↓↓↓
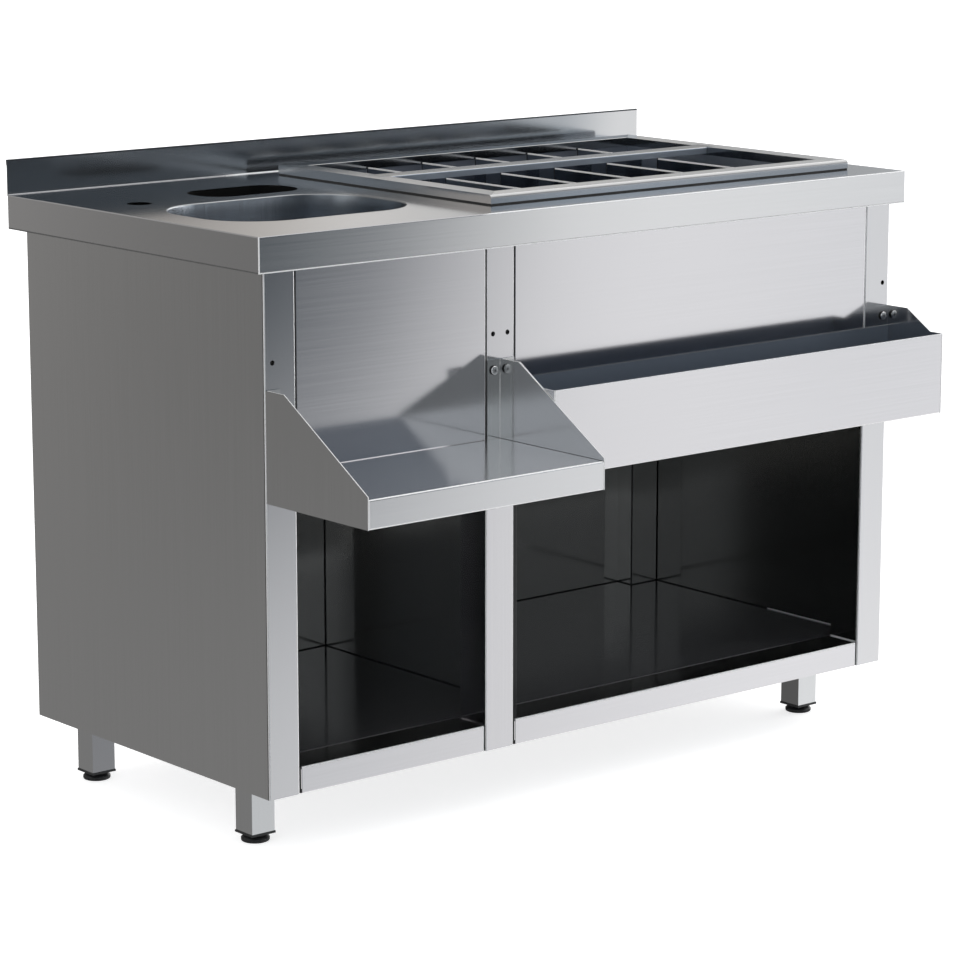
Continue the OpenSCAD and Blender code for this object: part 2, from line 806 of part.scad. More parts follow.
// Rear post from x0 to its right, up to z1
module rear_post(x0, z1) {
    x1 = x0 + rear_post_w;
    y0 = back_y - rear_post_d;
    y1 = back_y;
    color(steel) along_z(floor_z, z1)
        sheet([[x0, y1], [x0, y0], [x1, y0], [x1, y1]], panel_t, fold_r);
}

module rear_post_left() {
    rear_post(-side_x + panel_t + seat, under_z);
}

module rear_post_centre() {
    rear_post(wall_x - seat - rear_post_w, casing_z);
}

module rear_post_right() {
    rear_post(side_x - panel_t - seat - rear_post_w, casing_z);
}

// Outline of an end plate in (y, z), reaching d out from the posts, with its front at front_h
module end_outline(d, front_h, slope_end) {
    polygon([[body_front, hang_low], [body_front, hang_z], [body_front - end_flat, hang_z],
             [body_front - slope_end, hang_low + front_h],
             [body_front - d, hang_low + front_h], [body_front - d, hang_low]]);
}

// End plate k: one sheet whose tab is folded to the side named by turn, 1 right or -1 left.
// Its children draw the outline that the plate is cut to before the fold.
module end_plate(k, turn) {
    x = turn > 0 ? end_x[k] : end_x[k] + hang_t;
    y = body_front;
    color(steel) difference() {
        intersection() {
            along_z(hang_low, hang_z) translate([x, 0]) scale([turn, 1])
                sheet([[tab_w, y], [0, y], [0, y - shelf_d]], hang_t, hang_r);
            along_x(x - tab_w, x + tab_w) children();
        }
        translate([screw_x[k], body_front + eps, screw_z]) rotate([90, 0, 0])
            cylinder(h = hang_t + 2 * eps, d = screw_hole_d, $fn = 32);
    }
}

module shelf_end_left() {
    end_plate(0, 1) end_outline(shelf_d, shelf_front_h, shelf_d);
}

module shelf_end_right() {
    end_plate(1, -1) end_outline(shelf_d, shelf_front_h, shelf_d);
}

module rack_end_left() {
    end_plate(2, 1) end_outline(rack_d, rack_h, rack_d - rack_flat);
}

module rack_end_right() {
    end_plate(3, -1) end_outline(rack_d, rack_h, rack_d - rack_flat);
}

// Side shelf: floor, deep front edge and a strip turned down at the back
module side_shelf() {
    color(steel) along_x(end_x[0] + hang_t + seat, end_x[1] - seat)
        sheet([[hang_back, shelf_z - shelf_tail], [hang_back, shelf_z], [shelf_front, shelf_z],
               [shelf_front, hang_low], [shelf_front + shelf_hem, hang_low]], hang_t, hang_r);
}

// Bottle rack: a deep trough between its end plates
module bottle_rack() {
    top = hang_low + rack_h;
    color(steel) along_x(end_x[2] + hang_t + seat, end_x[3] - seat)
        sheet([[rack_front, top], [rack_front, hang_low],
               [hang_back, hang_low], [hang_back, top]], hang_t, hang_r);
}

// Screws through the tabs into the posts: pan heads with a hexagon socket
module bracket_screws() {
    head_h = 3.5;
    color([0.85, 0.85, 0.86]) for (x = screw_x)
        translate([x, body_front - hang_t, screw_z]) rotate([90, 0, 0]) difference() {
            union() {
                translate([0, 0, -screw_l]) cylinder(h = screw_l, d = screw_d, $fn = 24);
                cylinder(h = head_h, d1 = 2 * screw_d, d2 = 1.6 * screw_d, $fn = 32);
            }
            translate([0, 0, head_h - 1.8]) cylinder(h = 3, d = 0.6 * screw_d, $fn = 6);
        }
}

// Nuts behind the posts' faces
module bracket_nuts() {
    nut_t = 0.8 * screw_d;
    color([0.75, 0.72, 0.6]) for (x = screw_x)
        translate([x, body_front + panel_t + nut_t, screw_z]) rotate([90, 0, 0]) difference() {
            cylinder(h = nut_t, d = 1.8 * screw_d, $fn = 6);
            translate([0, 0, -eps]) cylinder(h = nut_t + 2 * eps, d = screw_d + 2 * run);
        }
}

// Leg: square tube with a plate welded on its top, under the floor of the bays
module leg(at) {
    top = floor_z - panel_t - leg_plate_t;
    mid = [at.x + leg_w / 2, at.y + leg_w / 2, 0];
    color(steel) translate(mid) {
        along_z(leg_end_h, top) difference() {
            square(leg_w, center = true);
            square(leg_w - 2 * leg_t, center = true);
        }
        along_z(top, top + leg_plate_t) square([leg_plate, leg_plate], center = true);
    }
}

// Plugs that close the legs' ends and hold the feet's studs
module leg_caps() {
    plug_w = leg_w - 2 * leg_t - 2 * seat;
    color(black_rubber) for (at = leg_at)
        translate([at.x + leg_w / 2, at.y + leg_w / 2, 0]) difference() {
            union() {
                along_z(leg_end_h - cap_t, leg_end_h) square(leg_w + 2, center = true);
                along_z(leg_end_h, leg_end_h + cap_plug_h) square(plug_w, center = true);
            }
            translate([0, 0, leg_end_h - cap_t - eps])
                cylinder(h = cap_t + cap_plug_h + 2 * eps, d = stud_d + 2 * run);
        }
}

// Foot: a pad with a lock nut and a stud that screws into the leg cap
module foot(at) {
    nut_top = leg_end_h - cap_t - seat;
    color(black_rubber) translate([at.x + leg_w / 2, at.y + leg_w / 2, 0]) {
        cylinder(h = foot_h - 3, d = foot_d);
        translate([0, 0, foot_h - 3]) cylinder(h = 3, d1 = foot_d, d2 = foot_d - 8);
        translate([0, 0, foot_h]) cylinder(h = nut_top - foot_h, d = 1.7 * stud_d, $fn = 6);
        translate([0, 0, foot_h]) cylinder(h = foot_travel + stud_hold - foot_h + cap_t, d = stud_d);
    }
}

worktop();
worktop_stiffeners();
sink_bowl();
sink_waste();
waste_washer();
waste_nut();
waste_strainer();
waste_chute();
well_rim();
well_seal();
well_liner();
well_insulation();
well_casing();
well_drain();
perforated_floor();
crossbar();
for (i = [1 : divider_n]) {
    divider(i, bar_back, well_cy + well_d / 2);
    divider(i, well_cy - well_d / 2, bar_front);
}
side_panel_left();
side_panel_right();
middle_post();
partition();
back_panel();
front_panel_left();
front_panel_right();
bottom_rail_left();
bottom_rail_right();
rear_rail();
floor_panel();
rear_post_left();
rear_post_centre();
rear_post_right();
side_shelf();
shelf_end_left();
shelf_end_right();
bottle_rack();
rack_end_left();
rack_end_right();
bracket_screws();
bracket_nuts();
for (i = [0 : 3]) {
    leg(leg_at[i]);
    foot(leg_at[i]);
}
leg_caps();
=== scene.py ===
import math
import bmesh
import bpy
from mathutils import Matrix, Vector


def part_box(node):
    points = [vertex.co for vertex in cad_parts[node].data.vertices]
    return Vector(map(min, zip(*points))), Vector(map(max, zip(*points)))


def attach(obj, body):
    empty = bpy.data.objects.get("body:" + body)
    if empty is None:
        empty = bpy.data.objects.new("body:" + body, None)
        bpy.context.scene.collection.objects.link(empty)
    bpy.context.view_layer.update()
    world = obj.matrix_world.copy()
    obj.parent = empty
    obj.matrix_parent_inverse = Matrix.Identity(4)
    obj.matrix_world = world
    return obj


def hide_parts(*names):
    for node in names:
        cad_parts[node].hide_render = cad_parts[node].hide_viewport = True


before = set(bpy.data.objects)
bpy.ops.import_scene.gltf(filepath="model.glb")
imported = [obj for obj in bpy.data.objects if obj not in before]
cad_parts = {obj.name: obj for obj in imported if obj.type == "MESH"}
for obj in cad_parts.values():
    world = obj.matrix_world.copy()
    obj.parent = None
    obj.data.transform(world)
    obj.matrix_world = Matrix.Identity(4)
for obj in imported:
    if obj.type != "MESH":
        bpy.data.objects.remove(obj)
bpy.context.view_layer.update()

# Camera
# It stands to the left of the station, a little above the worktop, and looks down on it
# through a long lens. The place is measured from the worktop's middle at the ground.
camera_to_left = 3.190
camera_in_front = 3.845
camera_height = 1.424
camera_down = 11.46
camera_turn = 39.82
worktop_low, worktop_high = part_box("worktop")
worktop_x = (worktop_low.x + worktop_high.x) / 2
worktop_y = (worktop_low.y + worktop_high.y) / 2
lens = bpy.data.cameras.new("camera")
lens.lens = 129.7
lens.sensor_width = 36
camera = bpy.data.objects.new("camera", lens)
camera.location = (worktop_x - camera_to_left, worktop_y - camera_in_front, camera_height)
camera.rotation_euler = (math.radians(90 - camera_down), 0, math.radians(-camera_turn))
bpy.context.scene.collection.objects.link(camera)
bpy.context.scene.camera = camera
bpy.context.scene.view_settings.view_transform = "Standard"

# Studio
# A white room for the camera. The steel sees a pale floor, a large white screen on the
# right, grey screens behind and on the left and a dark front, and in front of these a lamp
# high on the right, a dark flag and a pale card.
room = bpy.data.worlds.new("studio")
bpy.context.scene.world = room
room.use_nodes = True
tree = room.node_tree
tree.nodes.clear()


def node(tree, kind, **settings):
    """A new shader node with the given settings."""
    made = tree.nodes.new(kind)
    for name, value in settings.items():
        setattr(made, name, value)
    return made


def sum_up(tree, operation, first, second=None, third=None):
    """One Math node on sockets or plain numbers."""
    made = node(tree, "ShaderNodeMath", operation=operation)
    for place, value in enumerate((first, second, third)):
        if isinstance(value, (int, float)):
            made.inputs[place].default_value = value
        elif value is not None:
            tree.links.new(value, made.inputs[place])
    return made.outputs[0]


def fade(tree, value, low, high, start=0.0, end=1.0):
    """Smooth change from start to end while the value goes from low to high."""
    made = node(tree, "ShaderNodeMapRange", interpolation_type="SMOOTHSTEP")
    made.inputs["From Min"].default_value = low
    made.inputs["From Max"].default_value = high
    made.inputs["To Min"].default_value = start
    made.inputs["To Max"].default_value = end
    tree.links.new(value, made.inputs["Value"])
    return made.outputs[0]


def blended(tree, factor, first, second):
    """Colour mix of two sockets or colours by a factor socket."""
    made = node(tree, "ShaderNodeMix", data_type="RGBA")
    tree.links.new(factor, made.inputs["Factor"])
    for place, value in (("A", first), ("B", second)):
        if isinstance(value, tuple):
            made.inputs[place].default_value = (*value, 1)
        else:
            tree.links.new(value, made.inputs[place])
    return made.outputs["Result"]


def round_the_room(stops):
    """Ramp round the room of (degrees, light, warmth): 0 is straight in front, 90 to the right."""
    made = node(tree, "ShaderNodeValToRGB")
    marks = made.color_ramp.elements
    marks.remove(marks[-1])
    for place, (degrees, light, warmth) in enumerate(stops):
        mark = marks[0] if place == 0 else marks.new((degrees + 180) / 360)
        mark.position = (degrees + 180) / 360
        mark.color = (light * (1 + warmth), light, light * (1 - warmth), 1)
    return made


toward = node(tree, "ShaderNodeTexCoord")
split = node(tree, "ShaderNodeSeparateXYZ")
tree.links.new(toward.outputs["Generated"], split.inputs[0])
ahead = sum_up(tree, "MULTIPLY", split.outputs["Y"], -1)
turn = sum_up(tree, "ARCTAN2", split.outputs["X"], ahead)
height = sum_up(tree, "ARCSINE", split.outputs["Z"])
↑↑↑
### Written task
Exactly as written, quote the lines from the one that has "rack_end_left();" down to the one that has "bpy.context.scene.collection.objects.link(empty)", and include both.

### In response
rack_end_left();
rack_end_right();
bracket_screws();
bracket_nuts();
for (i = [0 : 3]) {
    leg(leg_at[i]);
    foot(leg_at[i]);
}
leg_caps();
=== scene.py ===
import math
import bmesh
import bpy
from mathutils import Matrix, Vector


def part_box(node):
    points = [vertex.co for vertex in cad_parts[node].data.vertices]
    return Vector(map(min, zip(*points))), Vector(map(max, zip(*points)))


def attach(obj, body):
    empty = bpy.data.objects.get("body:" + body)
    if empty is None:
        empty = bpy.data.objects.new("body:" + body, None)
        bpy.context.scene.collection.objects.link(empty)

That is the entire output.